Mine the Harvest

O3Spaces – Open Office and MS Office Collaboration

by on Jan.30, 2009, under College Stuff, Linux

o3spaces-document-collaboration_7861

Recently at school an issue once again reared its head, and of course needed to be solved with Linux.

You see, my school – St. Petersburg College – uses softwares for on-line classes that is very limited. One of the most significant things it lacks is any ability for students to collaborate on projects. The most it offers is private discussion boards, but no ability to collaborate on papers, etc. This makes it extremely difficult for a team to work on a paper or outline together. The only ready options were to use FTP or Google docs. FTP is not realistic for lay users, too unwieldy, no version control and no file lock out method, etc. Google docs is okay, but I wanted my own solution and there are those whose opinions make them not wish to use Google docs – data mining, etc.

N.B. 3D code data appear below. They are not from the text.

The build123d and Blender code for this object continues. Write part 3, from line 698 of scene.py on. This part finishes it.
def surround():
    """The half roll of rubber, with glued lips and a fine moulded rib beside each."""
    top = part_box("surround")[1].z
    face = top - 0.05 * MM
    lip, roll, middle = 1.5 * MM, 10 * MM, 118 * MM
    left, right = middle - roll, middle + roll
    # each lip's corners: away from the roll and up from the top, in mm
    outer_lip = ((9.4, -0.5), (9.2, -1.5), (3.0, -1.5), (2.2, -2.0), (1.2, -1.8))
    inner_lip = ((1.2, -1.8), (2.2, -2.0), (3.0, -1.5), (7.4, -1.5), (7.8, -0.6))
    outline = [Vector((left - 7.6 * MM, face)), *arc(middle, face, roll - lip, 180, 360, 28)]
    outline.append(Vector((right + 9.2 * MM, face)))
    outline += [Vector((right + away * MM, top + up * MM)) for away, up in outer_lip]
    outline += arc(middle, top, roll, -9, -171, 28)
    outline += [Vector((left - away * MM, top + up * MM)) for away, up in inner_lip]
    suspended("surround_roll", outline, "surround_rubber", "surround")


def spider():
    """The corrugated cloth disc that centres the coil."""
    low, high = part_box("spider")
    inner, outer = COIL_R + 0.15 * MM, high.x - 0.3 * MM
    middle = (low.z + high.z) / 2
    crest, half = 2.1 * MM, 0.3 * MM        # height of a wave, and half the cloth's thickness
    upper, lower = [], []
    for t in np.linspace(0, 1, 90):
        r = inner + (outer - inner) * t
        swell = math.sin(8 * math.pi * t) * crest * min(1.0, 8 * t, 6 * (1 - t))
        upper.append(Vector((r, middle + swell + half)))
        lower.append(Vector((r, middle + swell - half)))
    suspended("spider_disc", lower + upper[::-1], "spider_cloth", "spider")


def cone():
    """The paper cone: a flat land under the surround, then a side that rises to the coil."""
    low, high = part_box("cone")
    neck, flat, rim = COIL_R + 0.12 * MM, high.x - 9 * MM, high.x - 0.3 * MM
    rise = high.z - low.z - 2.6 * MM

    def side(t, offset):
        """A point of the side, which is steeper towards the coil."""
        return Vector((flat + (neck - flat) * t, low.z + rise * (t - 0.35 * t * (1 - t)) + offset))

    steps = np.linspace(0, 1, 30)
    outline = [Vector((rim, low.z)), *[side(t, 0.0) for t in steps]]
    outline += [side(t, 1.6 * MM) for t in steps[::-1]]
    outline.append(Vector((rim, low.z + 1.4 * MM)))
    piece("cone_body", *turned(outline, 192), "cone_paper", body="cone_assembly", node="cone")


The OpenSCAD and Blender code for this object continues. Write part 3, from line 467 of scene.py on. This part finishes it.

A quick look on Wikipedia found a  good article comparing group ware and collaboration software and this lead in turn to O3Spaces. This is a pretty interesting application. While not open source there is a community edition available which allows up to 10 users to collaborate.

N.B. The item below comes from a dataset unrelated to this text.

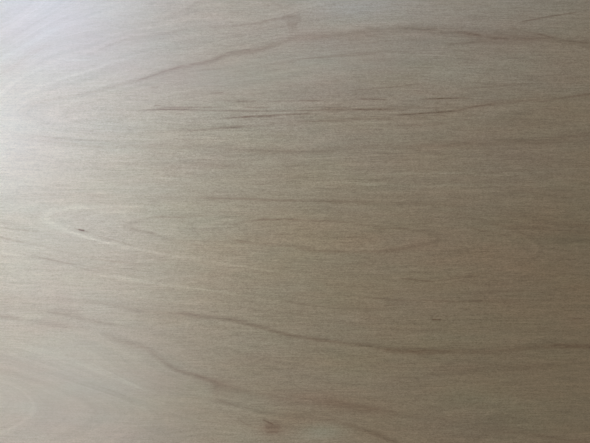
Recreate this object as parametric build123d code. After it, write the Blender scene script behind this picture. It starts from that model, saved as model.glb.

Of particular interest to me was the cross platform capabilities it offered. Users of both Open Office and Microsoft Office can download a desktop connector that allows them to edit documents and sync them with the O3Spaces server. As most classmates use Windows, while I use Linux and Solaris, this was perfect. (There is also a client for OS X as well, so you definitely have your bases covered here.)

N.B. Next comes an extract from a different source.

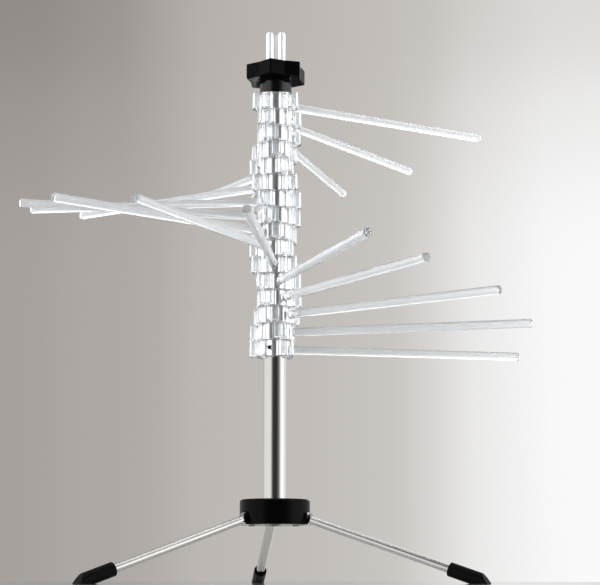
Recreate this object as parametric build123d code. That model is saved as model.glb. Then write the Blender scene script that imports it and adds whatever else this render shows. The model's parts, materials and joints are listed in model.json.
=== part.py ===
import math
import os

from build123d import *

# A pasta drying rack that stands on three folding legs. Sixteen clear arms, each a ring and its
# rod in one moulding, are stacked on a column. A knob on top closes their fan into one row.
# Millimetres, +Z up, the column's axis is Z, and the soles stand at Z zero.

# Overall places
hub_bottom = 46.9
stack_bottom = 183.8
rod_reach = 210

# Clearances
running_gap = 0.06
seat_gap = 0.05
face_gap = 0.3
overrun = 2

# Column
column_radius = 9.8
column_wall = 0.8
plug_length = 14

# Arms, one azimuth in degrees for each from the top one down
arm_azimuths = [29, 53, 72, 97, 121.5, 146.5, 171, 194, 217.5, 241.5, 264.5, 288, 301, 323, 345, 371]
rod_radius = 3.5

# Ring of an arm
ring_height = 13.5
core_radius = 15.2
lobe_count = 3
lobe_reach = 21.7
nose_radius = 3
cup_wall = 1.5
cup_floor = 1.6
cup_start = 14.1
drain_radius = 2.2

# Stop peg on a ring's top and the arc slot under the ring above it
peg_circle = 12
peg_width = 2
peg_height = 1.5
peg_angle = 180
stop_travel = 27
stop_spare = 1
slot_depth = 1.9
slot_side_gap = 0.25

# Set screw in the lowest ring
screw_radius = 1.65
screw_length = 4.5
screw_recess_radius = 3.1
screw_recess_depth = 0.7
screw_socket_radius = 0.8
screw_socket_depth = 1.5
screw_angle = -120

# Knob
knob_height = 12.5
knob_reach = 26.2
knob_crease = 21.2
knob_points = 6
knob_angle = -100
knob_edge = 0.9
collar_height = 12.4
collar_radius = 13.4
ledge_radius = 12.8
ledge_depth = 3.1

# Guide bush in the column's top
bush_flange_radius = 12.4
bush_flange_height = 2.4
bush_length = 14
bush_bore = 8.3

# Wand
wand_length = 322
wand_show = 30.9
wand_width = 16.2
wand_rib = 6.4
wand_web = 2.6
wand_tip_chamfer = 2.2
wand_stop_height = 5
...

I downloaded the community edition and found installation to be remarkably easy.  It only requires the server to have Java Runtime Environment installed. After that O3Spaces can be installed by a single RPM. It is self contained, including its own Tomcat Java application server, database, etc. and just puts everything into /opt. You simply start the service with an init script and login to yourwebsite.com:8095/Studio and you are off.

To get the full benefit, users download the Workplace Assistant. Downloading this launches a Java applet which installs a small client in the users task bar, either in Windows or Linux. (I did have some trouble getting the Java Webstart applet to run correctly in Linux, but was able to get it to work. I found running it as root from the /tmp directory worked.) Once the Workplace Assistant is installed, users may use it to download and install the plug in for either Microsoft Office or Open Office. This allows you to open documents directly from the web site, edit them and simple click on “File –> Save” in your Office application and what do you know – it uploads your changed version. When you close the document it unlocks it on the server and increments the version number.

Built in version control is very easy to use and makes reverting changes very easy. There is also a built in discussion forum for users to communicate on.

Overall, I am pretty impressed with this application and recommend it. Easy set up (despite some trouble shooting getting the Java applet to work), a sleek AJAX interface and cross platform interoperability make it a good solution. Commercial and hosted versions are available, though for me the 10 user community version is perfect.

The only difficulties I had were in installing the Java Workplace Assistant. There is a wiki and a forum you can look to. One other add thing is access to full documentation is delayed for 2 days after registration, which I found odd – so I ended by flying blind on it, but it was not too difficult in any event.

I very much like having the ability to share documents with fellow students and look forward to test driving this further with them.

If you need a similar collaboration solution, you might want to test drive O3spaces yourself and let me know how it goes!